Marion County’s small-town and agricultural character cuts both ways here. Some properties have newer systems installed to current code. Others have a straight pipe or an old tile field put in decades ago, before anyone was checking. We see both on the same road sometimes. Central Iowa’s clay-heavy soil doesn’t help either, it drains slowly enough that a straightforward gravity field replacement often isn’t an option anymore, and the fix becomes a mound or sand filter system instead, which costs more and takes more room. That’s not a Marion County-specific quirk, but it shows up here as often as anywhere in the region.
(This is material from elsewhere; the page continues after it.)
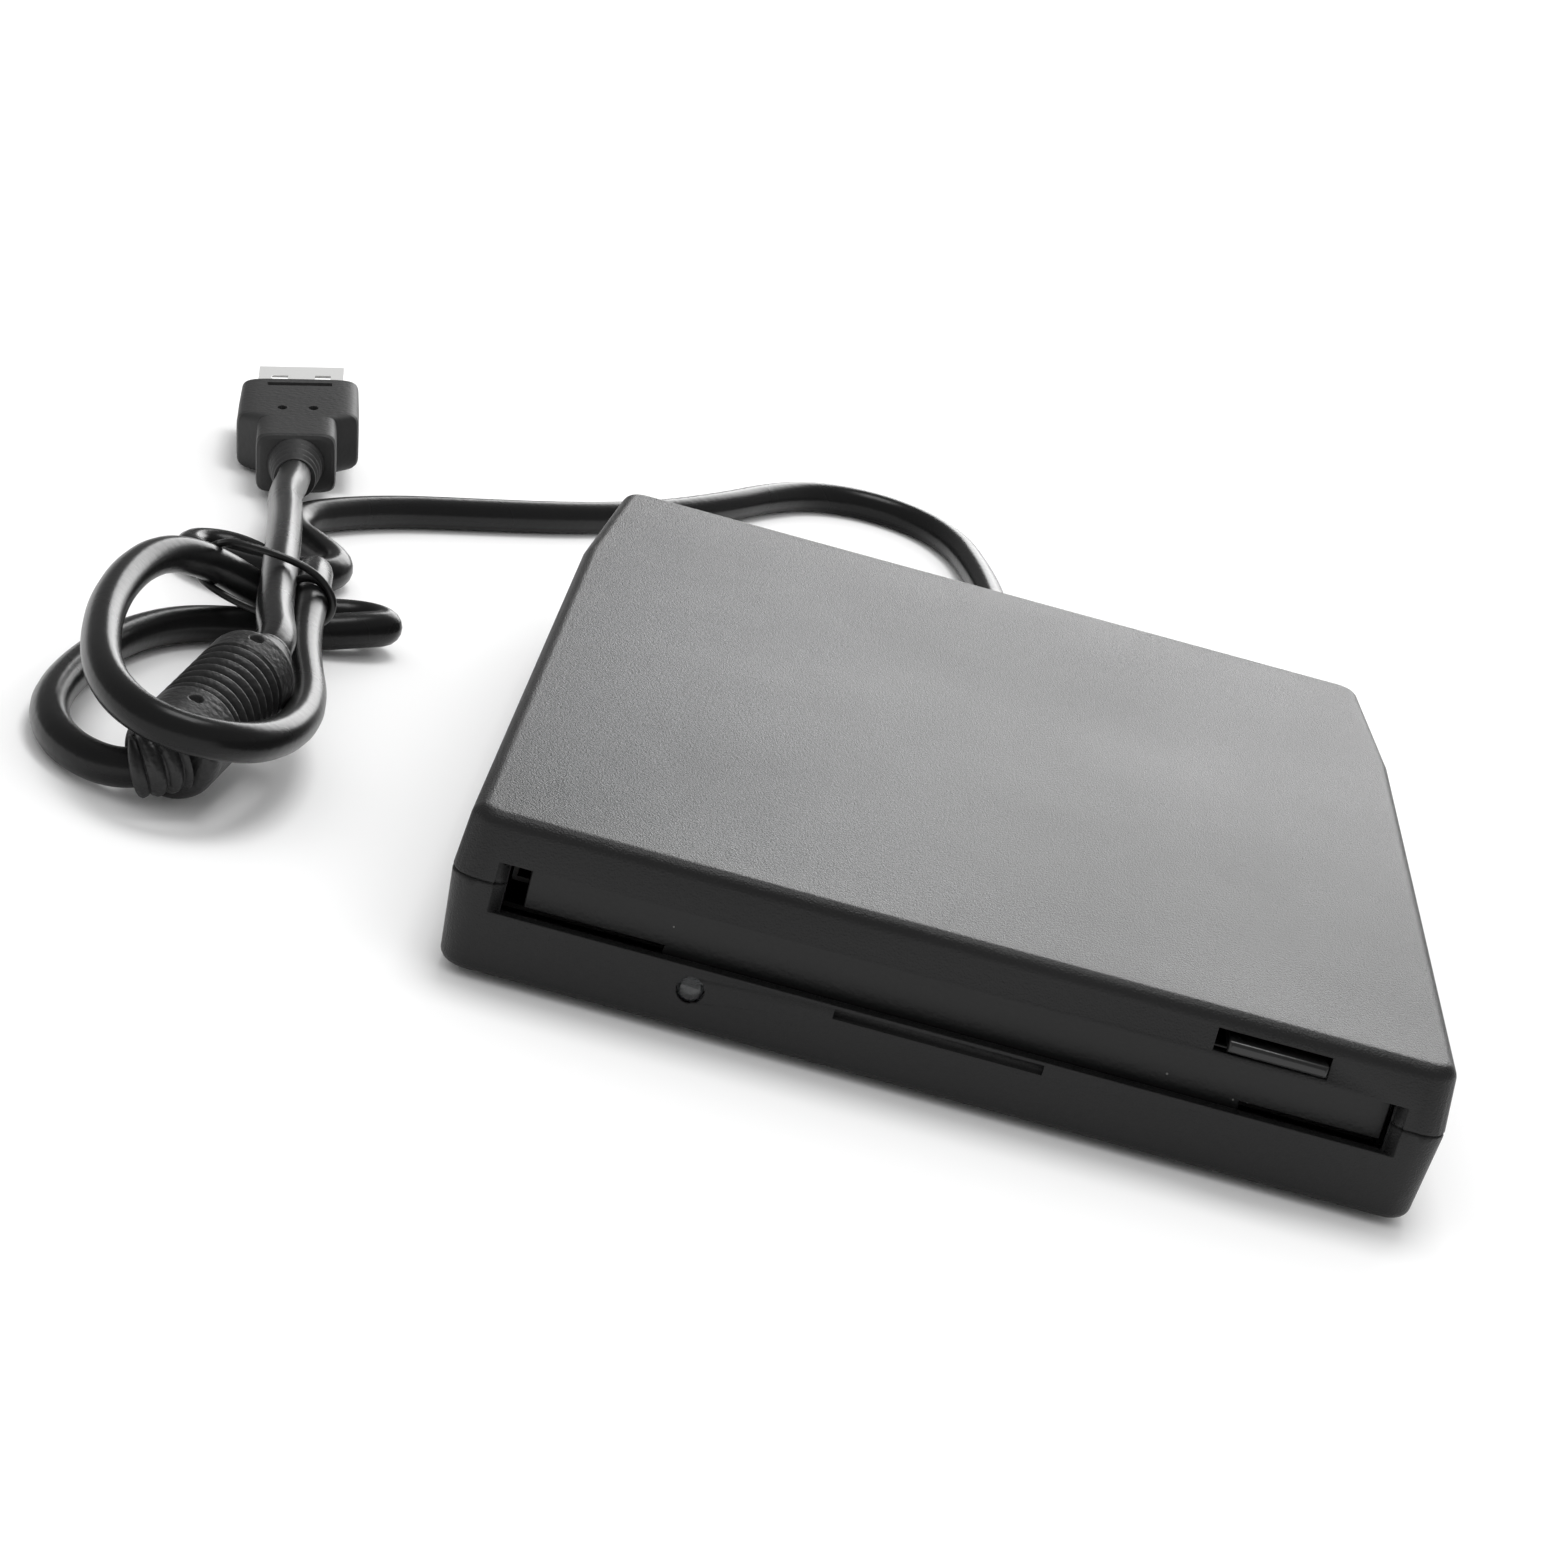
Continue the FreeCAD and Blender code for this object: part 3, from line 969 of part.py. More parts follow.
bridge_socket = block((MAIN_X[1] + " - 4.2", MAIN_X[1] + " + 5"), (BOARD_Y[0], BOARD_Y[0] + " + 3"),
                      (BOARD_TOP, MAIN_TOP + " + 1.4"))
node("ribbon_sockets", group(main_socket, bridge_socket))
node("ribbon_cable", block((MAIN_X[1] + " - 4", MAIN_X[1] + " - 1.2"), (SOCKET_BACK, BOARD_Y[0]),
                           (RIBBON_Z, RIBBON_Z + " + 0.3")))

# Cord routes: points chosen to lie as the real cord lies, from the gland to the tied bundle
CORD_Z = 2.25
LEAD_ROUTE = [
    (4, 84, 7.2), (4, 93.5, 6.6), (4.3, 103, 3.8), (4.2, 113, CORD_Z), (2.8, 127, CORD_Z),
    (0.4, 140, CORD_Z), (-2.6, 151.3, CORD_Z), (-8.2, 159.2, CORD_Z), (-17, 161.8, CORD_Z),
    (-25.6, 157.8, CORD_Z), (-31.6, 148.8, CORD_Z), (-37.6, 136, CORD_Z), (-46.5, 120.5, CORD_Z),
    (-57.5, 107.4, CORD_Z), (-68.5, 96.9, CORD_Z), (-74, 91.8, CORD_Z)]
BUNDLE_ROUTE = [
    (-74, 91.8, CORD_Z), (-79.4, 86.4, CORD_Z), (-84.9, 79.2, CORD_Z), (-89.3, 71.3, CORD_Z),
    (-89.1, 63.8, CORD_Z), (-84.9, 59, 2.4), (-80.7, 53, 2.4), (-82.6, 46.4, 2.4),
    (-88.6, 46.3, CORD_Z), (-94, 49.8, CORD_Z), (-98.8, 47.3, CORD_Z), (-98.7, 41.7, 2.4),
    (-93.8, 38.7, 3), (-87.6, 36.5, 3.7), (-81.9, 33.1, 6.5), (-80.7, 26.6, 8.7), (-79.7, 15, 8.7),
    (-76.9, -2.8, 7.8), (-72.7, -19.6, 7.4), (-72.5, -36.4, 8.6), (-77.5, -47.8, 10),
    (-86.4, -50.8, 10.9), (-93.8, -41.4, 11.3), (-98, -22, 11.7), (-98.8, -4.3, 12),
    (-96.9, 8.3, 11.8), (-92.7, 14.9, 10.2), (-87.9, 22.3, 6.4), (-82.5, 28.9, CORD_Z),
    (-77.2, 34.6, CORD_Z), (-71.8, 35.2, 2.8), (-69.4, 29.6, 2.9), (-73.3, 24.8, 2.7),
    (-79.8, 22.2, 2.5), (-87.8, 19.3, CORD_Z), (-95.1, 11.7, 2.4), (-99.5, -1.6, 2.4),
    (-100.9, -15.5, 2.4), (-99.5, -27.9, 2.4), (-96.2, -39, 2.4), (-94.2, -45.8, 2.9),
    (-90.0, -49.9, 3.7), (-85.4, -48.3, 4.9), (-84.48, -43.48, 5.82)]
TAIL_ROUTE = [
    (-79.98, -18.29, 10.43), (-79.01, -14.48, 11.44), (-81.74, -2.04, 10.9), (-83.43, 10.11, 10.6),
    (-85.08, 22.64, 10.4), (-86.85, 35.63, 9.56), (-88.73, 49.03, 8.45), (-90.81, 61.24, 7.5),
    (-91.33, 72.57, 6.6), (-92.27, 80.25, 5.64)]
TIE_ROUTE = [
    (-94.2, 15.2, 13.4), (-91.0, 16.2, 12.9), (-87.6, 16.8, 13.2), (-84.2, 16.6, 13.9),
    (-80.8, 16.4, 13.2), (-77.6, 16.6, 11.6), (-76.1, 16.8, 8.6), (-77.6, 17.0, 5.7), (-81.0, 17.2, 5.3),
    (-85.0, 17.2, 5.6), (-89.2, 17.2, 5.8), (-93.2, 17.2, 6.2), (-95.0, 17.4, 9.3), (-93.8, 18.0, 12.3),
    (-91.0, 19.4, 13.8)]
GLAND_MOVE = FreeCAD.Vector(value("gland_x") - LEAD_ROUTE[0][0], value(GLAND_END) - LEAD_ROUTE[0][1], 0)


def placed(point):
    """A point of a route, moved with the gland that the cord leaves from."""
    return FreeCAD.Vector(*point) + GLAND_MOVE


def smooth_path(points):
    """Straight runs joined by tangent arcs as large as the two runs allow."""
    places = [placed(p) for p in points]
    edges = []
    radii = []
    start = places[0]
    for before, here, after in zip(places, places[1:], places[2:]):
        into = (here - before).normalize()
        away = (after - here).normalize()
        half = into.getAngle(away) / 2
        reach = 0.45 * min(here.distanceToPoint(before), here.distanceToPoint(after))
        radii.append(reach / math.tan(half))
        first = here - into * reach
        last = here + away * reach
        inward = (away - into).normalize()
        middle = here + inward * (radii[-1] / math.cos(half) - radii[-1])
        edges.append(Part.LineSegment(start, first).toShape())
        edges.append(Part.Arc(first, middle, last).toShape())
        start = last
    edges.append(Part.LineSegment(start, places[-1]).toShape())
    return Part.Wire(edges), radii


def sweep(label, points, radius):
    """A round tube along a smooth path, registered as a node."""
    path, radii = smooth_path(points)
    direction = placed(points[1]) - placed(points[0])
    section = Part.Wire(Part.Circle(placed(points[0]), direction, radius).toShape())
    obj = doc.addObject("Part::Feature", fresh("sweep"))
    obj.Shape = path.makePipeShell([section], True, False)
    share = obj.Shape.Volume / (math.pi * radius ** 2 * path.Length)
    print("%s length %.1f least radius %.1f volume share %.4f" % (label, path.Length, min(radii), share))
    print("  radii " + " ".join("%.1f" % r for r in radii))
    node(label, obj)
    return path


def least_gap(paths, radius, skip):
    """The least gap between stretches of cord that are not next to each other on the route."""
    marks = []
    along = 0.0
    for path, beyond in paths:
        count = int(path.Length / 1.0)
        for index, point in enumerate(path.discretize(Number=count + 1)):
            marks.append((point, along + index * path.Length / count))
        along += path.Length + beyond
    best = (1e9, None)
    for i, (a, s) in enumerate(marks):
        for b, t in marks[i + 1:]:
            if t - s > skip:
                gap = a.distanceToPoint(b) - 2 * radius
                if gap < best[0]:
                    best = (gap, a, b)
    return best


CORD_RADIUS = value("cord_diameter / 2")
lead_path = sweep("usb_lead", LEAD_ROUTE, CORD_RADIUS)
bundle_path = sweep("usb_bundle", BUNDLE_ROUTE, CORD_RADIUS)
tail_path = sweep("usb_tail", TAIL_ROUTE, CORD_RADIUS)
BEAD_SKIP = 28.0
NEAR_SKIP = 13.0
cord_stretches = [(lead_path, 0.0), (bundle_path, BEAD_SKIP), (tail_path, 0.0)]
print("cord least gap to itself", least_gap(cord_stretches, CORD_RADIUS, NEAR_SKIP))
sweep("twist_tie", TIE_ROUTE, value("wire_radius"))

# Ferrite bead: moulded sleeve with ribs between two plain ends, and a boot at each end
bead_line = (placed(TAIL_ROUTE[0]) - placed(BUNDLE_ROUTE[-1])).normalize()
BEAD_NEAR = placed(BUNDLE_ROUTE[-1]) + bead_line * value("bead_near_boot")
BEAD_FAR = placed(TAIL_ROUTE[0]) - bead_line * value("bead_boot")
bead_axis = BEAD_FAR - BEAD_NEAR
BEAD_LENGTH = bead_axis.Length
bead_body = rod("z", ("0", "0"), "bead_radius", "0", str(BEAD_LENGTH))
boots = [rod("z", ("0", "0"), "cord_diameter / 2 + 1.4", "-bead_near_boot", "0.5",
             "cord_diameter / 2 + 1.8"),
         rod("z", ("0", "0"), "cord_diameter / 2 + 1.8", "%s - 0.5" % BEAD_LENGTH,
             "%s + bead_boot" % BEAD_LENGTH, "cord_diameter / 2 + 0.6")]
grooves = []
for index in range(int(value("bead_ribs")) + 1):
    middle = "%s / 2 + (%d - bead_ribs / 2) * bead_rib_pitch" % (BEAD_LENGTH, index)
    grooves.append(tube("z", ("0", "0"), "bead_radius + 1", "bead_radius - bead_rib_depth",
                        middle + " - bead_rib_pitch / 5", middle + " + bead_rib_pitch / 5"))
bead = remove(join(bead_body, *boots), *grooves)
bead.Placement = FreeCAD.Placement(BEAD_NEAR, FreeCAD.Rotation(FreeCAD.Vector(0, 0, 1), bead_axis))
node("ferrite_bead", bead)

# Plug: overmoulded body with neck and boot, metal shell and insulating tongue
PLUG_YAW = 8.6
PLUG_ROLL = -12.5
PLUG_FROM = placed(TAIL_ROUTE[-1])
NECK_BACK = "(plug_boot + plug_neck_length)"
GRIP_BACK = "(plug_boot + plug_neck_length + plug_length)"
SHELL_BACK = "(plug_boot + plug_neck_length + plug_length + shell_length)"


def centred(width, y, height):
    """A block centred on the plug's axis."""
    return block(("-(%s) / 2" % width, "(%s) / 2" % width), y, ("-(%s) / 2" % height, "(%s) / 2" % height))


grip = centred("plug_width", (NECK_BACK, GRIP_BACK), "plug_height")
doc.recompute()
grip_soft = doc.addObject("Part::Chamfer", fresh("soft"))
grip_soft.Base = grip
grip_edges = []
for number, edge in enumerate(grip.Shape.Edges, 1):
    ends = [v.Point for v in edge.Vertexes]
    if abs(ends[0].y - ends[1].y) > 1:
        grip_edges.append((number, 0.9, 0.9))
    elif min(p.y for p in ends) > value(GRIP_BACK) - 1 and abs(ends[0].x - ends[1].x) > 1:
        grip_edges.append((number, value("plug_end_slope"), value("plug_end_slope")))
grip_soft.Edges = grip_edges
neck_block = centred("plug_neck", ("plug_boot", NECK_BACK + " + 1"), "plug_height - 0.4")
neck_boot = rod("y", ("0", "0"), "plug_boot_radius - 0.4", "0", "plug_boot + 1", "plug_boot_radius")
shell_hole = centred("shell_width", (GRIP_BACK + " - 3", GRIP_BACK + " + 1"), "shell_height")
plug_body = remove(join(grip_soft, neck_block, neck_boot), shell_hole)
metal = remove(centred("shell_width", (GRIP_BACK + " - 3", SHELL_BACK), "shell_height"),
               centred("shell_width - 2 * shell_sheet", (GRIP_BACK + " - 2.5", SHELL_BACK + " + 1"),
                       "shell_height - 2 * shell_sheet"))
windows = []
for sign in ("-", ""):
    for side in ("-", ""):
        windows.append(block((sign + "3 - 1.1", sign + "3 + 1.1"),
                             (GRIP_BACK + " + 5.2", GRIP_BACK + " + 7.4"),
                             ("%s(shell_height / 2) - 0.6" % side, "%s(shell_height / 2) + 0.6" % side)))
plug_shell = remove(metal, *windows)
tongue_half = "(shell_width / 2 - shell_sheet)"
plug_tongue = block(("-" + tongue_half, tongue_half), (GRIP_BACK + " - 2.5", SHELL_BACK + " - 0.4"),
                    ("-shell_height / 2 + shell_sheet", "-shell_height / 2 + shell_sheet + 1.9"))
plug_place = FreeCAD.Placement(PLUG_FROM, FreeCAD.Rotation(FreeCAD.Vector(0, 0, 1), PLUG_YAW)
                               * FreeCAD.Rotation(FreeCAD.Vector(0, 1, 0), PLUG_ROLL))
for label, obj in (("plug_body", plug_body), ("plug_shell", plug_shell)):
    obj.Placement = plug_place
    node(label, obj)
tongue_piece = remove(plug_tongue, block(("-20", "-19"), ("0", "1"), ("0", "1")))
tongue_piece.Placement = plug_place
node("plug_tongue", tongue_piece)

# Check every object, then write one file for each sub-part
doc.recompute()
for obj in doc.Objects:
    if {"Invalid", "Error"} & set(obj.State):
        raise RuntimeError("%s failed: %s" % (obj.Name, obj.State))
for label, obj in nodes.items():
    if obj.Shape.isNull() or not obj.Shape.isValid() or not obj.Shape.Solids:
        raise RuntimeError("%s has no valid solid" % label)
os.makedirs("parts", exist_ok=True)
for label, obj in nodes.items():
    obj.Shape.exportStep("parts/%s.step" % label)
    box = obj.Shape.BoundBox
    print("%-18s solids %2d  x %7.2f %7.2f  y %7.2f %7.2f  z %6.2f %6.2f" % (
        label, len(obj.Shape.Solids), box.XMin, box.XMax, box.YMin, box.YMax, box.ZMin, box.ZMax))
print(len(nodes), "nodes")
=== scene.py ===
import json
import math
import bmesh
import bpy
import numpy as np
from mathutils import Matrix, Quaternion, Vector
from mathutils.bvhtree import BVHTree


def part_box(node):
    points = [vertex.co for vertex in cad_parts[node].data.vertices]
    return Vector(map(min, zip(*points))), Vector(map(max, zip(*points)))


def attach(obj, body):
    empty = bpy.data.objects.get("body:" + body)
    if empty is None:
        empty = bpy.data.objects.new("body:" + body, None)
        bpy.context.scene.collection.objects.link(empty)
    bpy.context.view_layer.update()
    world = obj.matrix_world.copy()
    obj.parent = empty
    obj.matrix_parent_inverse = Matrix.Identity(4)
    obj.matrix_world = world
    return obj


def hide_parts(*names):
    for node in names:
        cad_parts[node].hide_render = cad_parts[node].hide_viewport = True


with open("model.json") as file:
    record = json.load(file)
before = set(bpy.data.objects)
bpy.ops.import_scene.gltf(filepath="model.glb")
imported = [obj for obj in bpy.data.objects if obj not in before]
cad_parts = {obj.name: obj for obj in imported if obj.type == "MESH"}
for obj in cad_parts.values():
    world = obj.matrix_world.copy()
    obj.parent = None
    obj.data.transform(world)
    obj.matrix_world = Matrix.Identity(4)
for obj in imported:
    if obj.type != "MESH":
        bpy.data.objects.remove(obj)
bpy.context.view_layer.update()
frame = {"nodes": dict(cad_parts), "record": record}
MM = 0.001

# The view. The drive is seen from in front, a little above the table, with the camera
# tipped to the left and fitted with a long lens.
EYE = Vector((-0.02916, -0.48995, 0.15922))
SIGHT = Vector((0.01505, 0.95506, -0.29602))
TIP = math.radians(15.483)
LENS = 103.38
SENSOR = 36.0
camera = bpy.data.objects.new("camera", bpy.data.cameras.new("camera"))
camera.data.lens = LENS
camera.data.sensor_width = SENSOR
camera.location = EYE
camera.rotation_mode = "QUATERNION"
camera.rotation_quaternion = SIGHT.to_track_quat("-Z", "Y") @ Quaternion((0, 0, 1), TIP)
bpy.context.scene.collection.objects.link(camera)
bpy.context.scene.camera = camera
bpy.context.scene.view_settings.view_transform = "Standard"


# Case: two moulded half shells in black ABS with a fine matt grain, screwed together from
# below. The lid has the slot's upper edge and the button's notch, the tray the sill, the label
# groove and the lamp's hole.
def new_material(name):
    """A node material and its surface shader."""
    material = bpy.data.materials.new(name)
    material.use_nodes = True
    return material, material.node_tree.nodes["Principled BSDF"]


def add(tree, kind, **values):
    """A node with named inputs or properties set."""
    made = tree.nodes.new(kind)
    for key, what in values.items():
        if hasattr(made, key):
            setattr(made, key, what)
        else:
            made.inputs[key.replace("_", " ")].default_value = what
    return made


def wire(tree, source, target):
    """Join an output socket to an input socket."""
    tree.links.new(source, target)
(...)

A farmhouse outside Pella with a tank that’s never been pumped is a common enough call. So is an acreage near Knoxville where the drain field was fine for forty years and just reached the end of it. Neither is a sign anyone did anything wrong. It’s what happens to a buried system nobody thinks about until a sale forces the question.

Pleasantville

Pleasantville has its own set of considerations and its own page. See our Pleasantville page for details specific to that area.

Marion County runs on private septic almost everywhere outside Knoxville and Pella, and the state’s inspection law means the system’s condition now has a direct line to the sale.